It is rare, but it happens: a work arrives and something is wrong. It was damaged on its journey, or it simply is not the piece the listing described. This guide is the calm first step — and the reassuring fact is that the platform’s protection exists for exactly this.
Do not confirm receipt. The most important thing first: if a work has arrived damaged or not as described, do not confirm receipt of it. Confirming receipt is for a work that has arrived as it should. While you have not confirmed, the transaction is not complete and your payment protection remains fully in place.
Document what you have received. Photograph the work as it arrived, and photograph the packaging too — keep the packing materials rather than discarding them. If a piece was damaged in transit, the state of the packaging can be part of understanding what happened. A clear visual record helps everyone reach a fair view.

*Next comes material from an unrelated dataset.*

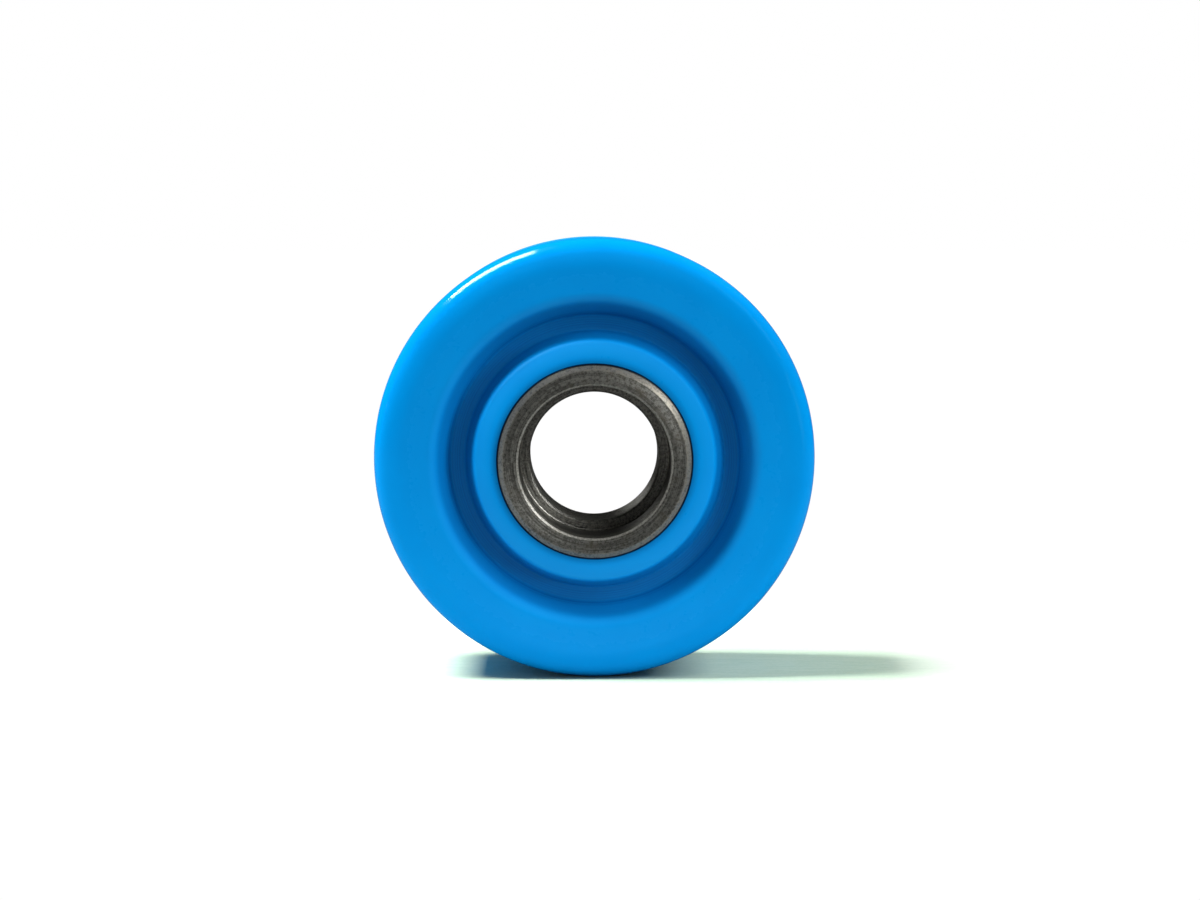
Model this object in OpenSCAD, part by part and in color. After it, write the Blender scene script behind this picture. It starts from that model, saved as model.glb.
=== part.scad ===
// Small wheel for a castor: a cast polyurethane tyre bonded to a turned steel sleeve.
// The sleeve has a bearing seat in each end. All sizes are in millimetres.
// The wheel's axis lies along Y, +Z is up, and the origin is the centre of the wheel.

/* [Tyre] */
// Outside diameter of the wheel
tyre_d = 64; // [58:1:80]
// Width over the flat side faces
tyre_w = 21; // [18:0.5:22]
// Diameter where the flat side face starts to fall towards the shoulder, before rounding
fall_d = 57.3; // [54:0.2:60]
// Tilt of that fall in degrees
fall_tilt = 15; // [5:1:25]
// Radius where the side face starts to fall
fall_r = 7; // [3:0.5:8]
// Radius of the rounded shoulder next to the tread
shoulder_r = 3.1; // [1.5:0.1:3.2]

/* [Ring groove] */
// Depth of the ring groove below the side face
groove_depth = 3.5; // [2.5:0.1:4.5]
// Diameter where the groove's outer side leaves the side face, before rounding
crease_d = 46.7; // [44.5:0.1:50]
// Radius of the rounded edge between side face and groove
crease_r = 1.95; // [0.5:0.05:2]
// Diameter where the groove's outer side meets its floor
slope_foot_d = 41.8; // [40:0.2:43]
// Radius where the groove's outer side meets its floor
slope_foot_r = 0.5; // [0.3:0.1:1.2]

/* [Boss around the sleeve] */
// Height of the boss above the side face, where it meets the sleeve
boss_h = 0.6; // [0.3:0.1:0.7]
// Diameter where the boss's top starts to fall, before rounding
boss_top_d = 31.1; // [30.6:0.1:32]
// Radius where the boss's top starts to fall
boss_top_r = 7; // [2:0.5:7]
// Diameter of the boss's outer edge, before rounding
boss_d = 34.6; // [33.6:0.2:35.4]
// Tilt of the boss's top near its outer edge, in degrees
boss_tilt = 22.5; // [10:0.5:30]
// Radius of the boss's outer edge
crest_r = 0.9; // [0.3:0.1:0.9]
// Diameter of the boss at its foot, before the fillet
boss_foot_d = 37.6; // [36.4:0.2:38.4]
// Radius of the fillet at the foot of the boss
boss_foot_r = 0.5; // [0.3:0.1:1]

/* [Sleeve] */
// Outside diameter of the steel sleeve
sleeve_d = 28; // [26:0.5:29]
// Length of the steel sleeve
sleeve_w = 24; // [23:0.5:28]
// Chamfer on the outside edge of the sleeve
sleeve_chamfer = 0.8; // [0.2:0.1:1]
// Diameter of the bearing seat in each end
seat_d = 22; // [19:0.5:23]
// Depth of each bearing seat
seat_depth = 8; // [6:0.5:10]
// Chamfer at the mouth of each bearing seat
seat_chamfer = 0.3; // [0.1:0.1:0.6]
// Fillet at the foot of each bearing seat
seat_fillet = 0.25; // [0.1:0.05:0.4]
// Diameter of the bore through the rim between the two seats
rim_d = 19; // [15:0.5:20]
// Chamfer on each edge of the rim bore
rim_chamfer = 0.25; // [0.1:0.05:0.5]

/* [Keying grooves] */
// Number of hidden grooves around the sleeve that hold the tyre
key_count = 3; // [1:1:4]
// Width of each hidden groove
key_w = 1.6; // [1:0.2:2.4]
// Depth of each hidden groove
key_depth = 0.6; // [0.3:0.1:1]
// Distance from one hidden groove to the next
key_pitch = 5; // [3:0.5:5]

/* [Output] */
// Which piece to draw

/* [Hidden] */
$fn = 180;
tyre_r = tyre_d / 2;
tyre_h = tyre_w / 2;
sleeve_r = sleeve_d / 2;
sleeve_h = sleeve_w / 2;
seat_r = seat_d / 2;
seat_foot = sleeve_h - seat_depth;
rim_r = rim_d / 2;
floor_h = tyre_h - groove_depth;
boss_top_h = tyre_h + boss_h;
crest_h = boss_top_h - (boss_d - boss_top_d) / 2 * tan(boss_tilt);
edge_h = tyre_h - (tyre_d - fall_d) / 2 * tan(fall_tilt);
key_first = -(key_count - 1) * key_pitch / 2;

// Corners of the tyre's section on one side, from the sleeve out to the tread.
meet_at = [sleeve_r, boss_top_h];
boss_top_at = [boss_top_d / 2, boss_top_h];
crest_at = [boss_d / 2, crest_h];
boss_foot_at = [boss_foot_d / 2, floor_h];
slope_foot_at = [slope_foot_d / 2, floor_h];
crease_at = [crease_d / 2, tyre_h];
fall_at = [fall_d / 2, tyre_h];
shoulder_at = [tyre_r, edge_h];
middle_at = [tyre_r, 0];

// Unit vector from p towards q.
function toward(p, q) = (q - p) / norm(q - p);

// Sections are drawn with the radius along X and the wheel's axis along Y.
// Each is turned into a solid of revolution and laid with its axis along Y.
module spin() {
    rotate([-90, 0, 0])
        rotate_extrude()
            children();
}

// The corner at p, between the sides that run to a and b, outside a true arc of radius r.
module corner_waste(p, a, b, r) {
    u = toward(p, a);
    v = toward(p, b);
    half = acos(u * v) / 2;
    mid = toward([0, 0], u + v);
    centre = p + mid * r / sin(half);
    touch_a = p + u * r / tan(half);
    touch_b = p + v * r / tan(half);
    difference() {
        polygon([
            centre,
            touch_a + toward(centre, touch_a),
            p - mid * 2,
            touch_b + toward(centre, touch_b)
        ]);
        translate(centre)
            circle(r = r);
    }
}

// The ring groove in one side, with its two foot corners rounded.
module groove_cut() {
    difference() {
        polygon([
            crest_at,
            boss_foot_at,
            slope_foot_at,
            crease_at,
            crease_at + [0, 3],
            crest_at + [0, 3]
        ]);
        corner_waste(boss_foot_at, crest_at, slope_foot_at, boss_foot_r);
        corner_waste(slope_foot_at, crease_at, boss_foot_at, slope_foot_r);
    }
}

// What is taken off one side of the tyre: the ring groove and the rounded corners' waste.
module tyre_side_cut() {
    groove_cut();
    corner_waste(boss_top_at, meet_at, crest_at, boss_top_r);
    corner_waste(crest_at, boss_top_at, boss_foot_at, crest_r);
    corner_waste(crease_at, slope_foot_at, fall_at, crease_r);
    corner_waste(fall_at, crease_at, shoulder_at, fall_r);
    corner_waste(shoulder_at, fall_at, middle_at, shoulder_r);
}

// The tyre's outside line before anything is cut, filled to the axis.
module tyre_blank() {
    upper = [
        [0, boss_top_h],
        boss_top_at,
        crest_at,
        [crest_at[0], tyre_h],
        fall_at,
        shoulder_at
    ];
    lower = [for (i = [len(upper) - 1 : -1 : 0]) [upper[i][0], -upper[i][1]]];
    polygon(concat(upper, lower));
}

// Outside line of the sleeve, filled to the axis, with its hidden keying grooves.
module sleeve_blank() {
    difference() {
        polygon([
            [0, -sleeve_h],
            [sleeve_r - sleeve_chamfer, -sleeve_h],
            [sleeve_r, sleeve_chamfer - sleeve_h],
            [sleeve_r, sleeve_h - sleeve_chamfer],
            [sleeve_r - sleeve_chamfer, sleeve_h],
            [0, sleeve_h]
        ]);
        for (i = [0 : key_count - 1])
            translate([sleeve_r - key_depth, key_first + i * key_pitch - key_w / 2])
                square([key_depth + 1, key_w]);
    }
}

// What is bored out of one end of the sleeve: the bearing seat with its mouth chamfer.
module seat_cut() {
    difference() {
        polygon([
            [0, seat_foot],
            [seat_r, seat_foot],
            [seat_r, sleeve_h - seat_chamfer],
            [seat_r + seat_chamfer + 1, sleeve_h + 1],
            [0, sleeve_h + 1]
        ]);
        corner_waste([seat_r, seat_foot], [0, seat_foot], [seat_r, sleeve_h], seat_fillet);
    }
}

// The bore through the rim between the seats, with a chamfer on each edge.
module rim_cut() {
    polygon([
        [0, -seat_foot - 1],
        [rim_r + rim_chamfer + 1, -seat_foot - 1],
        [rim_r, rim_chamfer - seat_foot],
        [rim_r, seat_foot - rim_chamfer],
        [rim_r + rim_chamfer + 1, seat_foot + 1],
        [0, seat_foot + 1]
    ]);
}

// Cast tyre with its web, ring grooves and bosses in one body.
module tyre() {
    color([0.0, 0.30, 0.68])
        spin()
            difference() {
                tyre_blank();
                tyre_side_cut();
                mirror([0, 1])
                    tyre_side_cut();
                sleeve_blank();
            }
}

// Turned steel sleeve: a bearing seat in each end and a narrower rim between them.
module hub_sleeve() {
    color([0.42, 0.42, 0.40])
        spin()
            difference() {
                sleeve_blank();
                seat_cut();
                mirror([0, 1])
                    seat_cut();
                rim_cut();
            }
}

tyre();
hub_sleeve();
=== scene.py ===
import bpy
from math import sin, cos, tan, pi, radians, atan2, hypot
from mathutils import Matrix, Vector


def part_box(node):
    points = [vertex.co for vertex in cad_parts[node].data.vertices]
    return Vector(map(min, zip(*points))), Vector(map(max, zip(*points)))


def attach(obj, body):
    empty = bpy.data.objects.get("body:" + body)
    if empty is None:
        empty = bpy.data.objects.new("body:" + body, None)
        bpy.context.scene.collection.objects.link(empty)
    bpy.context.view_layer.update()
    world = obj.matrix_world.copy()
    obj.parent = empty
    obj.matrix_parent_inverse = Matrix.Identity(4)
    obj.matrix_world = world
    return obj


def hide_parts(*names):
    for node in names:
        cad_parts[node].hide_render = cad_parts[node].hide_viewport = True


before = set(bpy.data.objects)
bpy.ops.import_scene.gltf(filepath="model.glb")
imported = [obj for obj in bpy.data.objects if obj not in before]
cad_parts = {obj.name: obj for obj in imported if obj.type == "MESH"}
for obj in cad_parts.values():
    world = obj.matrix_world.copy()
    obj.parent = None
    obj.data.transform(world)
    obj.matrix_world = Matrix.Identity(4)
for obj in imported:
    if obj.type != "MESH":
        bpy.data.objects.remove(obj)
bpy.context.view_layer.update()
MM = 0.001

lo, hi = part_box("tyre")
R_TREAD = (hi.z - lo.z) / 2 / MM
lo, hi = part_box("hub_sleeve")
R_SLEEVE = (hi.z - lo.z) / 2 / MM
H_SLEEVE = (hi.y - lo.y) / 2 / MM

# ---------------------------------------------------------------- sizes
# In millimetres. Points of a half section are (radius, distance from the middle plane).

# The tyre's side: its flat face, the groove's floor, two tilts in degrees, and the corners before rounding
FACE = 10.5
FLOOR = 7.0
BOSS_TILT = 22.5
FALL_TILT = 15
CREST_R = 17.3
BOSS_TOP = (15.55, FACE + 0.6)
CREST = (CREST_R, BOSS_TOP[1] - (CREST_R - BOSS_TOP[0]) * tan(radians(BOSS_TILT)))
BOSS_FOOT = (18.8, FLOOR)
SLOPE_FOOT = (20.9, FLOOR)
CREASE = (23.35, FACE)
FALL = (28.65, FACE)
SHOULDER = (R_TREAD, FACE - (R_TREAD - FALL[0]) * tan(radians(FALL_TILT)))
HALF_TREAD = 7.2

# The tyre's rounded edge next to the sleeve, and its clearance there and in the bore
LIP_R = 0.15
LIP_GAP = 0.02
BORE_GAP = 0.01

# The sleeve: the bearing seat's radius, depth and floor, the rim between the seats, fillet and chamfers
R_SEAT = 11.0
SEAT_DEPTH = 8.0
SEAT = H_SLEEVE - SEAT_DEPTH
R_RIM = 9.5
SEAT_FILLET = 0.25
RIM_CHAMFER = 0.25
MOUTH_CHAMFER = 0.3
CHAMFER = 0.8

# How finely a skin is made: the length of straight pieces, and the steps around the axis
SPACING = 0.35
STEPS = 256

# ---------------------------------------------------------------- profiles


def arc(cr, ch, r, a0, a1, n):
    """Points on an arc about (cr, ch); angles in degrees from the outward radial direction."""
    out = []
    for i in range(n + 1):
        a = radians(a0 + (a1 - a0) * i / n)
        out.append((cr + r * cos(a), ch + r * sin(a)))
    return out


def corner(p, a, b, r, n):
    """A true arc of radius r that rounds the corner p between the sides that run to a and b."""
    p, a, b = Vector(p), Vector(a), Vector(b)
    u, v = (a - p).normalized(), (b - p).normalized()
    half = u.angle(v) / 2
    centre = p + (u + v).normalized() * (r / sin(half))
    first = p + u * (r / tan(half)) - centre
    last = p + v * (r / tan(half)) - centre
    t0 = atan2(first.y, first.x)
    t1 = atan2(last.y, last.x)
    while t1 - t0 > pi:
        t1 -= 2 * pi
    while t1 - t0 < -pi:
        t1 += 2 * pi
    turns = [t0 + (t1 - t0) * i / n for i in range(n + 1)]
    return [(centre.x + r * cos(t), centre.y + r * sin(t)) for t in turns]


def rounded(start, corners, end):
    """The arcs at the corners on the way from start to end. Each corner is (point, radius, pieces)."""
    points = [start] + [point for point, r, n in corners] + [end]
    return [corner(p, points[i], points[i + 2], r, n) for i, (p, r, n) in enumerate(corners)]


def line(p, q, n):
    """Points between p and q, without its ends."""
    return [(p[0] + (q[0] - p[0]) * i / n, p[1] + (q[1] - p[1]) * i / n) for i in range(1, n)]


def join(*runs):
    """One profile from several runs, with short straight stretches filled in between."""
    out = list(runs[0])
    for run in runs[1:]:
        gap = hypot(run[0][0] - out[-1][0], run[0][1] - out[-1][1])
        if gap > 1e-6:
            out += line(out[-1], run[0], max(1, int(gap / SPACING)))
            out += run
        else:
            out += run[1:]
    return out


def whole(half):
    """Both sides of a section from its +Y half, as one closed loop."""
    back = [(r, -y) for r, y in reversed(half) if y > 1e-6]
    return half + back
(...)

Raise the concern promptly. Open a support conversation, or use the path the platform provides for a problem with an order, and explain plainly what is wrong. Do this soon after the work arrives, while everything is fresh. Mention the specific order and the work, and include your photographs.
What happens next. A genuine problem of this kind is taken seriously. It does not become an argument you must win against the artist alone — Art Kelen provides a clear process for looking at what happened and reaching a fair outcome. Because your payment is still held, a real resolution is possible: that may be a refund, or another fair conclusion appropriate to the situation. The next guides, on disputes and on refunds, explain how that process works.
Act in good faith. This protection is for genuine problems — a work truly damaged, or truly not as described. Raised honestly and promptly, a real concern will be met with a real process. That is precisely what the structure is there to provide.
A work arriving wrong is disappointing — but it is not a loss. Pause, document, and raise it. The protection has you.